How would I have known that my yeye lesson teacher was as stupid as a local he-goat and the slope he made me draw looked more like a football pitch with Messi and Ronaldo at opposite ends. The guy was using me to realize his football dreams,little did I know.
With the shame of a thousand generations, I ran from the class to buy enough doughnuts to calm my pride. I took the next 6minutes to think about my life. Will my Romeo Still love me? What was more hurting was the mansion I could have built with all the 100naira I had wasted on that flat headed lesson teacher of mine. I didn’t know how to forgive myself.
Anyway, I give God all the thanks regardless because Romeo stopped talking to me after that incident. I was going to break more rocks for him to see I loved him unconditionally when I gathered from a reliable source that during a career discussion they had in class, my Romeo was asked what he wanted to become in future and he proudly replied ‘Fuji musician’. ‘How could you Romeo? You want to make me believe i did all I did to impress a Fuji musician? No wonder you never raised your hands to answer any question because physically you were in class but spiritually, you were on stage with Pasuma. Romeo, God will not forgive you’.

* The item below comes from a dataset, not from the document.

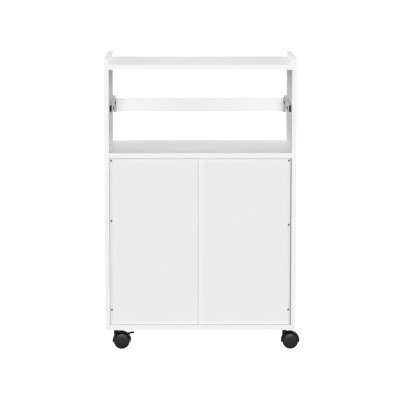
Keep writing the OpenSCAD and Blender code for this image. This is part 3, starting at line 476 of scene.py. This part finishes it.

I eventually went back to being myself -the doughnut woman. I didn’t see the point in learning a course that didnt want to be learnt. All my efforts to learn physics proved abortive which was just to show that all fingers are not equal. In case you wondering how i managed to pass my Waec, Neco and the likes, the truth is majority of these brainy student are broke. They usually need people to buy them doughnuts and pure water and that is where I came in. Yes! the theory of trade by barter was well practised amongst us at a young age. You show me your book, and I buy you doughnuts. So far, the theory of trade by barter has been proven to be the most pricesly tested theory in the history of high school kids in the whole of Nigeria.
I know I am not the only one that followed this theory neither am I the only one who had a worst subject in high school..so guys what was your worst subject in high school? I want to know!